• **What to produce**: Reproduce the full listing that appears beneath this instruction exactly.
-- begin Given information --
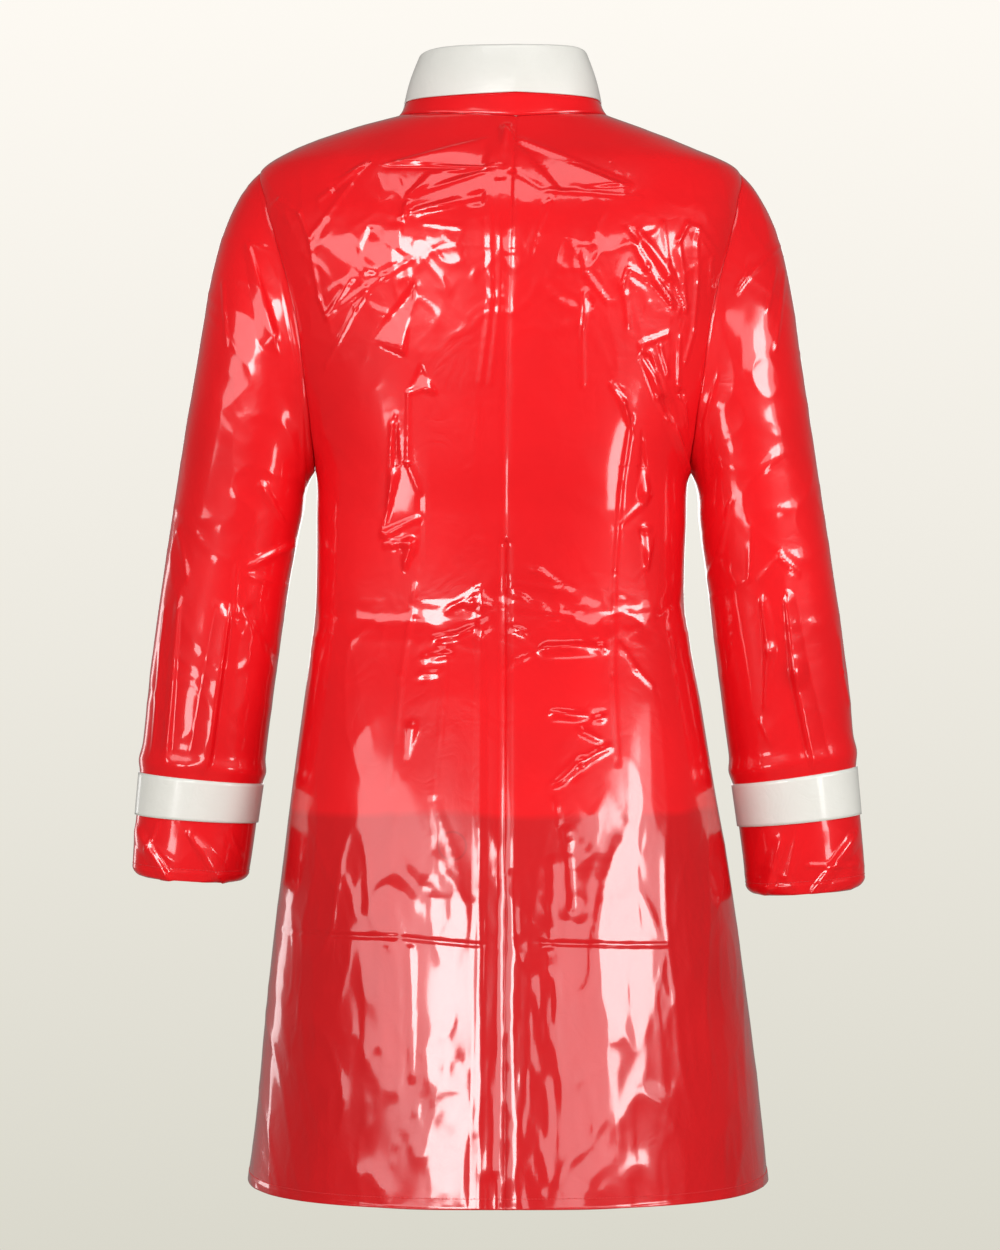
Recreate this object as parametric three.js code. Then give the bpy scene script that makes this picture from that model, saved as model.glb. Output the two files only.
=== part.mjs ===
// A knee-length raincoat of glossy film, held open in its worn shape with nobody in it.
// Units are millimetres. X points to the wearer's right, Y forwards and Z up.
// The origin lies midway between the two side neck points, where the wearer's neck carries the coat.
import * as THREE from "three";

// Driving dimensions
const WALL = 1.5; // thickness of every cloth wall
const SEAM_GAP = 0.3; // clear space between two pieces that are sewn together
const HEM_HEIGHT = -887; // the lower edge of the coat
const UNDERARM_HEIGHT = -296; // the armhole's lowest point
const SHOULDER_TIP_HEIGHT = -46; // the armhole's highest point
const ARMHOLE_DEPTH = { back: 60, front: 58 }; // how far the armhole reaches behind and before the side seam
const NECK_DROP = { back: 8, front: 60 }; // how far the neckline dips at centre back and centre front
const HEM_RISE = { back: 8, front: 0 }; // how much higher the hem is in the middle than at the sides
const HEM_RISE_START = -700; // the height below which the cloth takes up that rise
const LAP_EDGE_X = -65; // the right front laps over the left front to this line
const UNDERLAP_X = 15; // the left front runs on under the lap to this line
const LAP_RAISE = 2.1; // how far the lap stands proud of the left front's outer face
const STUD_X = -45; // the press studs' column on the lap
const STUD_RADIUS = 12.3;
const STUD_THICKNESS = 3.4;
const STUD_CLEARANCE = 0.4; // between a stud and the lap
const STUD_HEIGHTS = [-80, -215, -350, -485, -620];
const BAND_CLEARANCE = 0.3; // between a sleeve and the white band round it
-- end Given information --
• **Answer**:
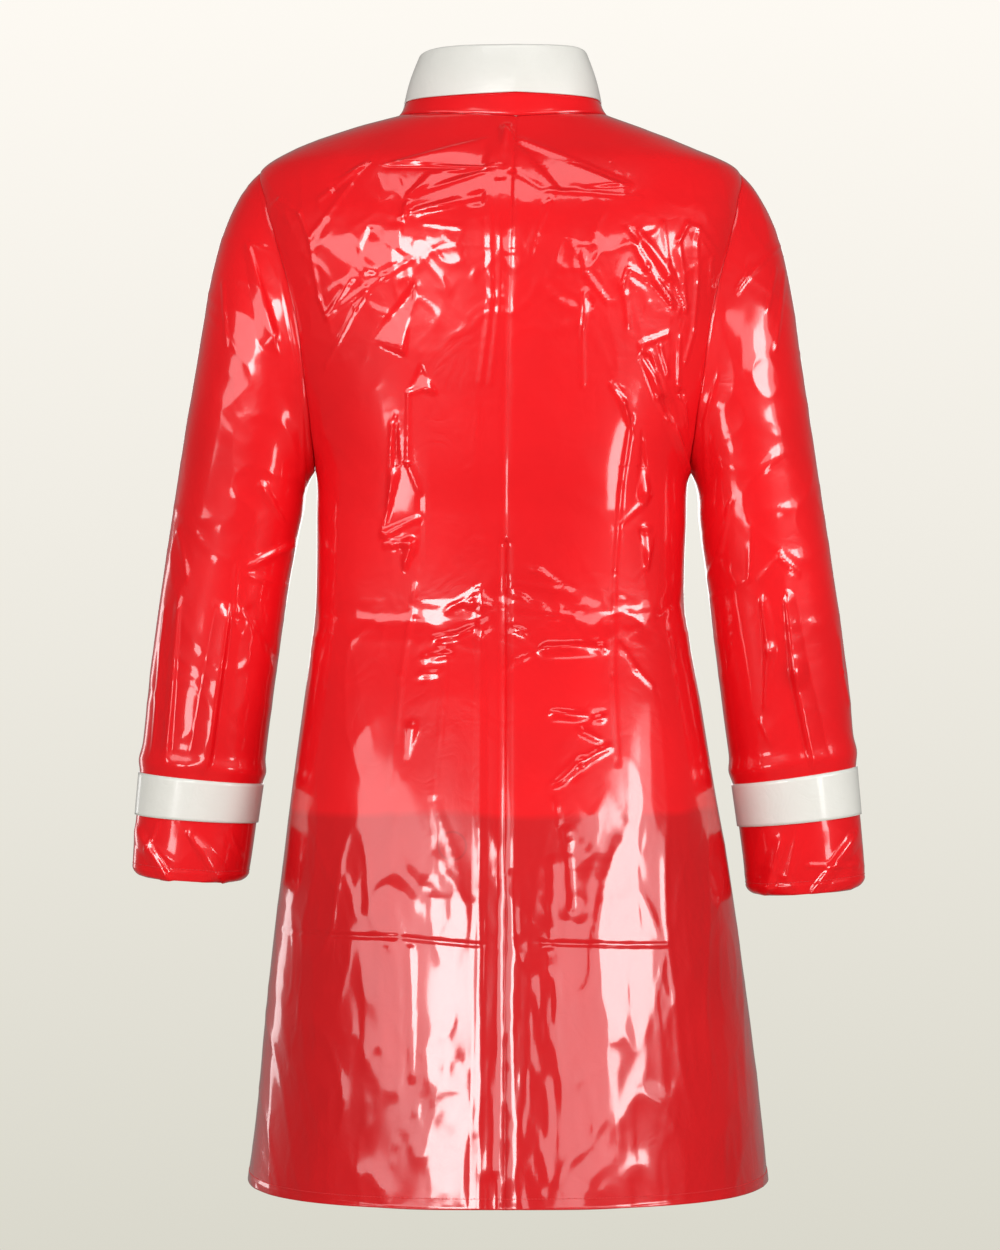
Recreate this object as parametric three.js code. Then give the bpy scene script that makes this picture from that model, saved as model.glb. Output the two files only.
=== part.mjs ===
// A knee-length raincoat of glossy film, held open in its worn shape with nobody in it.
// Units are millimetres. X points to the wearer's right, Y forwards and Z up.
// The origin lies midway between the two side neck points, where the wearer's neck carries the coat.
import * as THREE from "three";

// Driving dimensions
const WALL = 1.5; // thickness of every cloth wall
const SEAM_GAP = 0.3; // clear space between two pieces that are sewn together
const HEM_HEIGHT = -887; // the lower edge of the coat
const UNDERARM_HEIGHT = -296; // the armhole's lowest point
const SHOULDER_TIP_HEIGHT = -46; // the armhole's highest point
const ARMHOLE_DEPTH = { back: 60, front: 58 }; // how far the armhole reaches behind and before the side seam
const NECK_DROP = { back: 8, front: 60 }; // how far the neckline dips at centre back and centre front
const HEM_RISE = { back: 8, front: 0 }; // how much higher the hem is in the middle than at the sides
const HEM_RISE_START = -700; // the height below which the cloth takes up that rise
const LAP_EDGE_X = -65; // the right front laps over the left front to this line
const UNDERLAP_X = 15; // the left front runs on under the lap to this line
const LAP_RAISE = 2.1; // how far the lap stands proud of the left front's outer face
const STUD_X = -45; // the press studs' column on the lap
const STUD_RADIUS = 12.3;
const STUD_THICKNESS = 3.4;
const STUD_CLEARANCE = 0.4; // between a stud and the lap
const STUD_HEIGHTS = [-80, -215, -350, -485, -620];
const BAND_CLEARANCE = 0.3; // between a sleeve and the white band round it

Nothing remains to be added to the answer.